被告「店を介さず性的サービス」
一方、被告の美咲さんは、健司さんはデリバリーヘルス店の従業員時代の利用客の1人で、営業終了後は店を介さずに対価を受け取って性的サービスをしていたにすぎず、「不貞行為には当たらない」と主張した。
また、健司さんが既婚者であるとは知らず、「40歳代前半の男性が既婚者であると社会通念上疑いをもつべきであるともいえない」とした。
健司さんの会社に実名で贈り物を送ったことは、独身だと考えていた証拠だと訴えた。
さらに、2024年6月に真紀さん側から送られた通知書に「撤回する意向」と書かれていたことを根拠に、債務免除または請求の放棄が成立したと主張した。
裁判所「不法行為は成立」と判断
裁判所は、2人の関係性とその継続性に注目した。
2人が出会ったのはデリバリーヘルス店だったが、店の営業が終了した後も、月1回程度の頻度で個人的にホテルで性的サービスを提供する関係が、約4年間も続いたことを重視。
さらに、美咲さんに誕生日祝いを渡し、娘の遊興費も負担していた事、自動車の購入支援も行っていた事などについて、「2人の関係は単なる性的サービスの提供とその対価の支払いという関係にとどまらず、夫婦関係の平穏を害する行為だ」と認定した。
つまり、不法行為が成立すると判断したのだ。
健司さんが既婚者だったことを美咲さんが認識していたかどうかという点については、美咲さんが、「自らの家庭や娘の状況、過去の結婚歴、親族の状況などについて踏み込んだ会話」をしていたと認定。
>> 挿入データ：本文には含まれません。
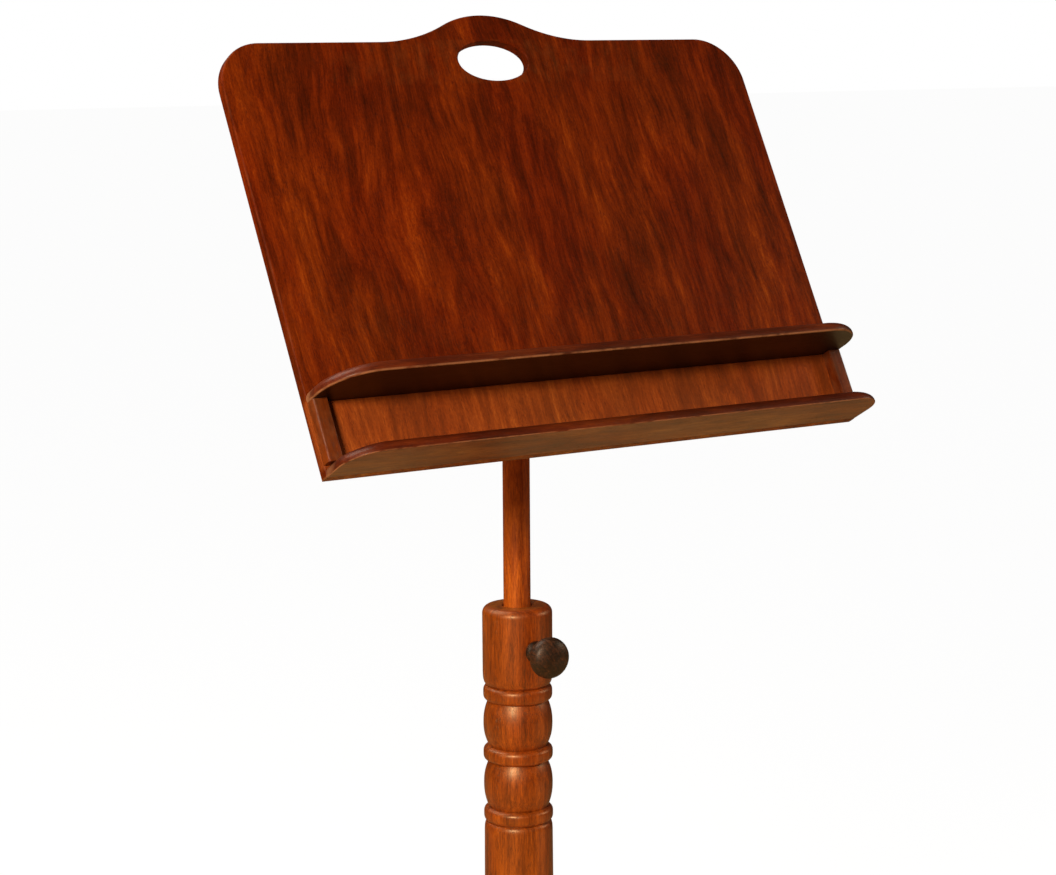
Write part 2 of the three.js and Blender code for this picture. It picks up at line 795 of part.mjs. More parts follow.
LEG_AZ.forEach((az, i) => {
  const a = THREE.MathUtils.degToRad(az);
  const e = V3(Math.cos(a), Math.sin(a), 0);
  const t = V3(Math.sin(a), -Math.cos(a), 0);
  const at = frame(e, Z, t, V3(0, 0, 0).addScaledVector(t, -LEG_T / 2));
  const radial = (rho, z) => V3(rho * e.x, rho * e.y, z);
  let leg = prism(legShape(), LEG_T, 1.8, at, 2, 1);
  leg = leg.subtract(drill(2.1 + GAP, 40, radial(54, POST_BOTTOM - 5), Z, 12));
  add("leg_" + LEG_NAMES[i], leg, mat(POST_WOOD, 0.4));
  plate = plate.add(
    solid(
      boxBetween([0, PLATE_TOP - PLATE_T, -8], [63, PLATE_TOP, 8]),
      frame(e, Z, t, V3(0, 0, 0)),
    ),
  );
  const head = PLATE_TOP - PLATE_T - GAP;
  add(
    "leg_screw_" + LEG_NAMES[i],
    turned(
      [
        [0, head - 2.4],
        [2.6, head - 2.3],
        [4, head - 1.4],
        [4.2, head],
        [2.1, head],
        [2.1, POST_BOTTOM + 26],
        [0.4, POST_BOTTOM + 30],
        [0, POST_BOTTOM + 30],
      ],
      14,
      new THREE.Matrix4().setPosition(radial(54, 0)),
    ),
    mat(STEEL, 0.35, 1),
  );
  add(
    "foot_pad_" + LEG_NAMES[i],
    turned(
      [
        [0, 0],
        [8.4, 0],
        [9, 0.6],
        [9, 3],
        [0, 3],
      ],
      24,
      new THREE.Matrix4().setPosition(radial(FOOT_RHO, 0)),
    ),
    mat(0x2a2724, 0.9),
  );
});
LEG_AZ.forEach((az) => {
  const a = THREE.MathUtils.degToRad(az);
  plate = plate.subtract(
    drill(2.1 + GAP, 10, V3(54 * Math.cos(a), 54 * Math.sin(a), PLATE_TOP - 6), Z, 14),
  );
});
plate = plate.subtract(drill(3 + GAP, 10, V3(0, 0, PLATE_TOP - 6), Z, 14));
add("spider_plate", plate, mat(0x4c4a47, 0.5, 1));
{
  const head = PLATE_TOP - PLATE_T - GAP;
  add(
    "post_screw",
    turned(
      [
        [0, head - 3.2],
        [3.4, head - 3],
        [5.4, head - 1.8],
        [5.6, head],
        [3, head],
        [3, POST_BOTTOM + 36],
        [0.4, POST_BOTTOM + 40],
        [0, POST_BOTTOM + 40],
      ],
      16,
    ),
    mat(STEEL, 0.35, 1),
  );
}

export default group;
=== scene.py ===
"""Wooden music stand: the visual model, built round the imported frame.

Lengths below are in millimetres and are scaled to metres as each mesh is made.
"""

import math

import bmesh
import bpy
from mathutils import Matrix, Vector
from mathutils.geometry import tessellate_polygon


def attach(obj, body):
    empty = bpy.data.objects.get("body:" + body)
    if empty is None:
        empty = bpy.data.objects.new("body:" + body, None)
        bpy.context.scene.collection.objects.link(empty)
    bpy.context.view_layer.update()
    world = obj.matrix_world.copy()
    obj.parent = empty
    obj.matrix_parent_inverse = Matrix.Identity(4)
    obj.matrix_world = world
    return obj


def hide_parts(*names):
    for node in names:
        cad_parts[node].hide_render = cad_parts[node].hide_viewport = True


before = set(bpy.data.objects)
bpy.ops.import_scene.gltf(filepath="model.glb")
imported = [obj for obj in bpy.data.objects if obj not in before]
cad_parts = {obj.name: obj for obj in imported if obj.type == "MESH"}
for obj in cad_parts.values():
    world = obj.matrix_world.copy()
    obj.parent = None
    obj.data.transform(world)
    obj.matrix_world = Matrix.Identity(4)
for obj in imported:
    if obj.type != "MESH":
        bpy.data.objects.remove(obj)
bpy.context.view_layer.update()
scene = bpy.context.scene
scene.view_settings.view_transform = "Standard"
scene.view_settings.look = "None"

# ------------------------------------------------------------------ camera
PSI, PHI, RHO = 0.5735, 0.1584, -0.0066
forward = Vector(
    (
        math.sin(PSI) * math.cos(PHI),
        math.cos(PSI) * math.cos(PHI),
        -math.sin(PHI),
    )
)
right = Vector((math.cos(PSI), -math.sin(PSI), 0))
up = right.cross(forward)
cam_x = math.cos(RHO) * right + math.sin(RHO) * up
cam_y = -math.sin(RHO) * right + math.cos(RHO) * up
cam_data = bpy.data.cameras.new("camera")
cam_data.sensor_width = 36
cam_data.lens = 86.33
cam_data.clip_start, cam_data.clip_end = 0.05, 60
camera = bpy.data.objects.new("camera", cam_data)
camera.matrix_world = Matrix.Translation((-1.10421, -1.72784, 1.25754)) @ Matrix(
    (cam_x, cam_y, -forward)
).transposed().to_4x4()
scene.collection.objects.link(camera)
scene.camera = camera

# ------------------------------------------------------------------ the part's own dimensions
GAP = 0.3
COLLAR_Z = 790
PIVOT_Z = COLLAR_Z + 300.1
TILT = math.radians(28.9)
PIVOT_V = 195.2
PIVOT_W = -44.8
DESK_W = 495.8
DESK_H = 355.3
DESK_T = 9.5
DESK_CORNER_R = 40
CREST_R = 85
FLARE_R = 140
CREST_A = math.radians(26.5)
HOLE_V, HOLE_A, HOLE_B = 337, 33, 18
SHELF_T = 9.2
LOWER_DEPTH, LOWER_CORNER_R, LOWER_NOSING = 48.5, 29, 8.2
UPPER_DEPTH, UPPER_CORNER_R, UPPER_NOSING = 55.5, 40, 7.4
UPPER_V = 58.3
BLOCK_W = 12.5
BLOCK_D = 9.8
PAD_W, PAD_H, PAD_T = 84, 120, 12
CHEEK_IN, CHEEK_T, CHEEK_R = 18.2, 12, 16
CHEEK_OUT = CHEEK_IN + CHEEK_T
HEAD_X, HEAD_Y, HEAD_DROP = 16, 17, 62
SOCKET_TOP = 24
BOLT_R = 4
TILT_KNOB_X = CHEEK_OUT + GAP + 1.6 + GAP
ROD_R = 11.25
ROD_BOTTOM = 460
SLEEVE_TOP = 486
BORE_R = 12.3
BORE_BOTTOM = 350
POST_BOTTOM = 60
HUB_R = 30
KNOB_Z = COLLAR_Z - 33.8
KNOB_AZ = math.radians(270 - 4.1)
COLLAR_R = 29.1
LEG_T = 20
LEG_IN = 19.3
LEG_TOP = 186
LEGS = {"front": 270, "back_right": 30, "back_left": 150}
FOOT_RHO = 234

X, Y, Z = Vector((1, 0, 0)), Vector((0, 1, 0)), Vector((0, 0, 1))
S = X.copy()
U = Vector((0, math.sin(TILT), math.cos(TILT)))
N = Vector((0, -math.cos(TILT), math.sin(TILT)))
DESK_O = Vector((0, 0, PIVOT_Z)) - PIVOT_V * U - PIVOT_W * N


def on_desk(s, v, w):
    return DESK_O + s * S + v * U + w * N


def axes(x, y, z, origin):
    m = Matrix((x, y, z)).transposed().to_4x4()
    m.translation = origin
    return m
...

健司さんが独身を装う動機は見当たらない事と合わせて、健司さんから家庭や子供に関する会話が一切無かったというのは「考え難い」とし、健司さんが既婚者であると知っていたと認定した。
さらに、健司さんが既婚者であるかどうかの確認を怠ったこと自体、美咲さんの「過失を基礎づける事実」と断じたのだ。
また、妻・真紀が送った通知書の「撤回する意向」については、条件付きの意思表示にすぎず、確定的な債務免除や請求放棄とは評価できないと退けた。
東京地裁は2025年11月、関係の継続期間の長さや、別居という結果などを考慮し、原告・真紀さんが受けた精神的苦痛の慰謝料として100万円、弁護士費用10万円の計110万円の支払いを美咲さんに命じた。